What to work on
Every line must be returned precisely as it is written.

Given information
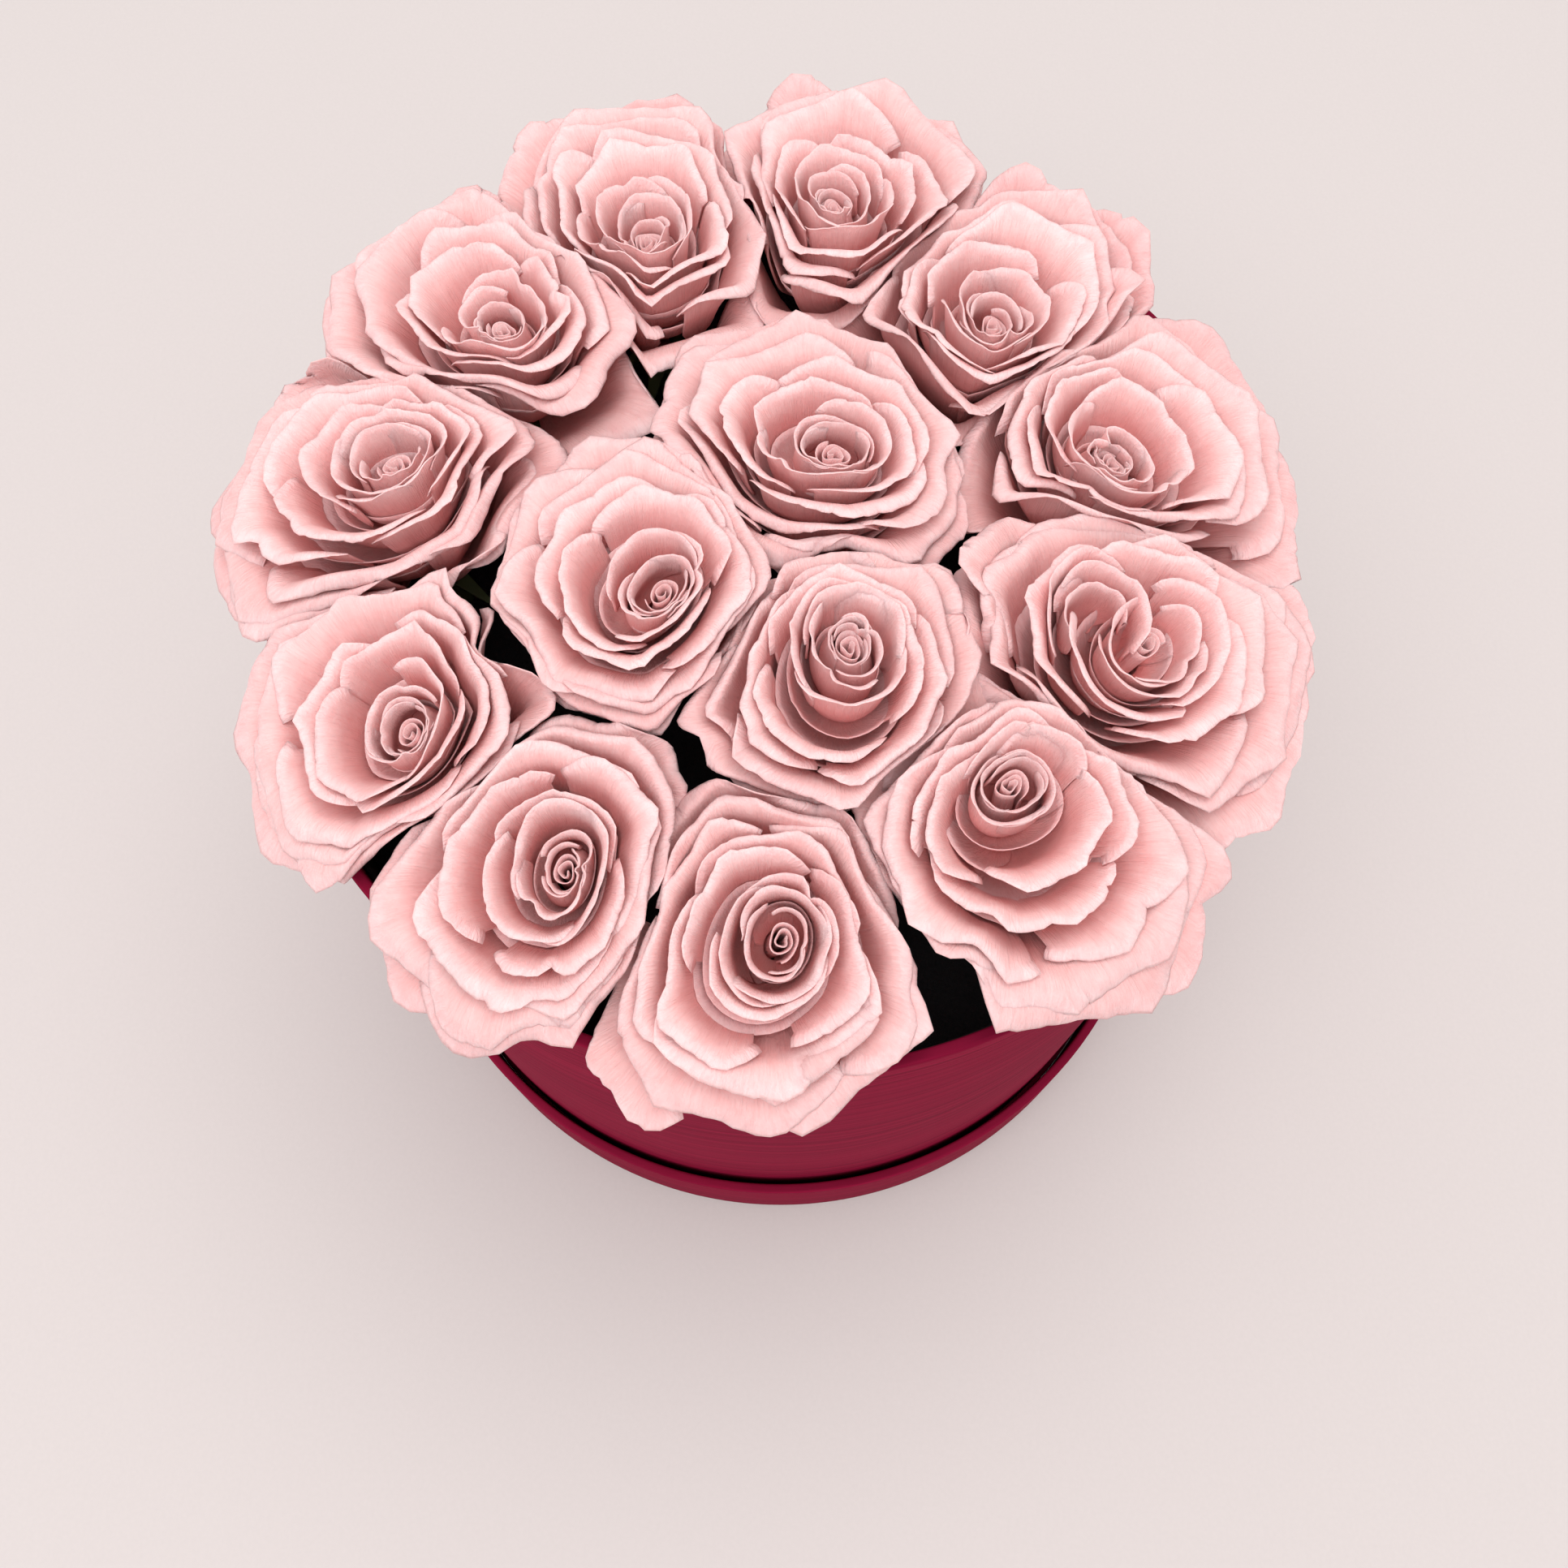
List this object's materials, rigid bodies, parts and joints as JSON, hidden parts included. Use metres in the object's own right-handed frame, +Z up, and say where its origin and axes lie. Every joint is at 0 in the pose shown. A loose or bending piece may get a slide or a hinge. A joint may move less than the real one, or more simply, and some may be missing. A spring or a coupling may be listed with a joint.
{
  "type": "flower hat box",
  "caption": "Round wrapped card hat box standing in its upturned lid, lined in black and filled with foam that holds a dome of preserved rose heads.",
  "frame": {"origin": "centre of the flat underside of the upturned lid, on the surface that the box stands on", "axes": "+Z up along the axis of the box, +Y to the side of the box away from the viewer, +X to the viewer's right"},
  "size_m": [0.214, 0.2132, 0.2025],
  "materials": {
    "crimson_wrap": "satin wrapping paper with fine streaks round the wall",
    "black_card": "matte black card",
    "dry_foam": "dry open-cell foam, near black",
    "rose_petal": "soft matte petal with fine veins",
    "rose_green": "dull preserved leaf green"
  },
  "bodies": {
    "root": {"lid_panel": "crimson_wrap", "lid_rim": "crimson_wrap", "box_wall": "crimson_wrap", "box_base": "crimson_wrap", "box_liner": "black_card", "foam_block": "dry_foam", "rose_a_bloom": "rose_petal", "rose_a_stem": "rose_green", "rose_b_bloom": "rose_petal", "rose_b_stem": "rose_green", "rose_c_bloom": "rose_petal", "rose_c_stem": "rose_green", "rose_d_bloom": "rose_petal", "rose_d_stem": "rose_green", "rose_e_bloom": "rose_petal", "rose_e_stem": "rose_green", "rose_f_bloom": "rose_petal", "rose_f_stem": "rose_green", "rose_g_bloom": "rose_petal", "rose_g_stem": "rose_green", "rose_h_bloom": "rose_petal", "rose_h_stem": "rose_green", "rose_i_bloom": "rose_petal", "rose_i_stem": "rose_green", "rose_j_bloom": "rose_petal", "rose_j_stem": "rose_green", "rose_k_bloom": "rose_petal", "rose_k_stem": "rose_green", "rose_l_bloom": "rose_petal", "rose_l_stem": "rose_green", "rose_m_bloom": "rose_petal", "rose_m_stem": "rose_green", "rose_n_bloom": "rose_petal", "rose_n_stem": "rose_green"}
  },
  "joints": []
}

Finished task
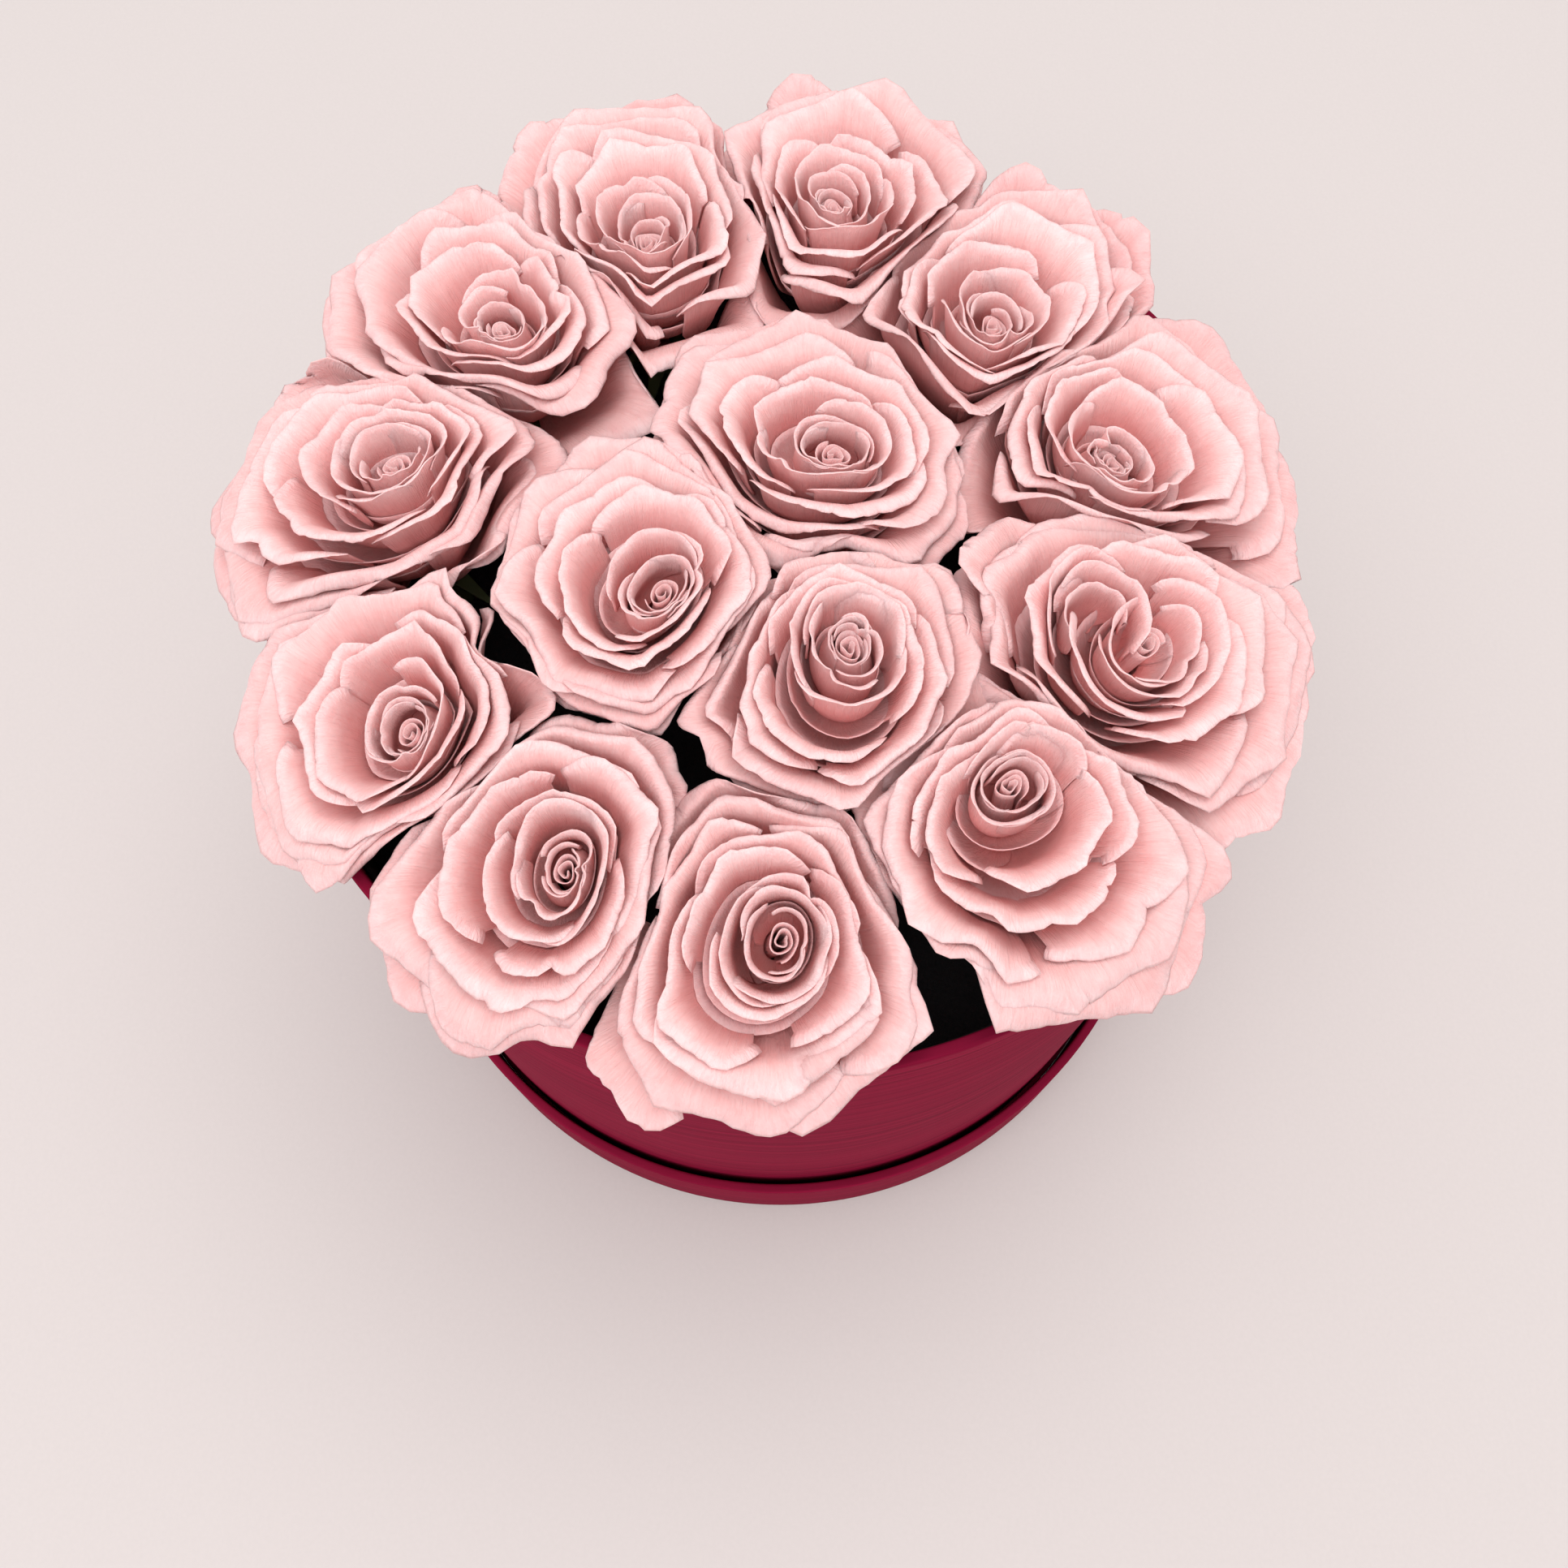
List this object's materials, rigid bodies, parts and joints as JSON, hidden parts included. Use metres in the object's own right-handed frame, +Z up, and say where its origin and axes lie. Every joint is at 0 in the pose shown. A loose or bending piece may get a slide or a hinge. A joint may move less than the real one, or more simply, and some may be missing. A spring or a coupling may be listed with a joint.
{
  "type": "flower hat box",
  "caption": "Round wrapped card hat box standing in its upturned lid, lined in black and filled with foam that holds a dome of preserved rose heads.",
  "frame": {"origin": "centre of the flat underside of the upturned lid, on the surface that the box stands on", "axes": "+Z up along the axis of the box, +Y to the side of the box away from the viewer, +X to the viewer's right"},
  "size_m": [0.214, 0.2132, 0.2025],
  "materials": {
    "crimson_wrap": "satin wrapping paper with fine streaks round the wall",
    "black_card": "matte black card",
    "dry_foam": "dry open-cell foam, near black",
    "rose_petal": "soft matte petal with fine veins",
    "rose_green": "dull preserved leaf green"
  },
  "bodies": {
    "root": {"lid_panel": "crimson_wrap", "lid_rim": "crimson_wrap", "box_wall": "crimson_wrap", "box_base": "crimson_wrap", "box_liner": "black_card", "foam_block": "dry_foam", "rose_a_bloom": "rose_petal", "rose_a_stem": "rose_green", "rose_b_bloom": "rose_petal", "rose_b_stem": "rose_green", "rose_c_bloom": "rose_petal", "rose_c_stem": "rose_green", "rose_d_bloom": "rose_petal", "rose_d_stem": "rose_green", "rose_e_bloom": "rose_petal", "rose_e_stem": "rose_green", "rose_f_bloom": "rose_petal", "rose_f_stem": "rose_green", "rose_g_bloom": "rose_petal", "rose_g_stem": "rose_green", "rose_h_bloom": "rose_petal", "rose_h_stem": "rose_green", "rose_i_bloom": "rose_petal", "rose_i_stem": "rose_green", "rose_j_bloom": "rose_petal", "rose_j_stem": "rose_green", "rose_k_bloom": "rose_petal", "rose_k_stem": "rose_green", "rose_l_bloom": "rose_petal", "rose_l_stem": "rose_green", "rose_m_bloom": "rose_petal", "rose_m_stem": "rose_green", "rose_n_bloom": "rose_petal", "rose_n_stem": "rose_green"}
  },
  "joints": []
}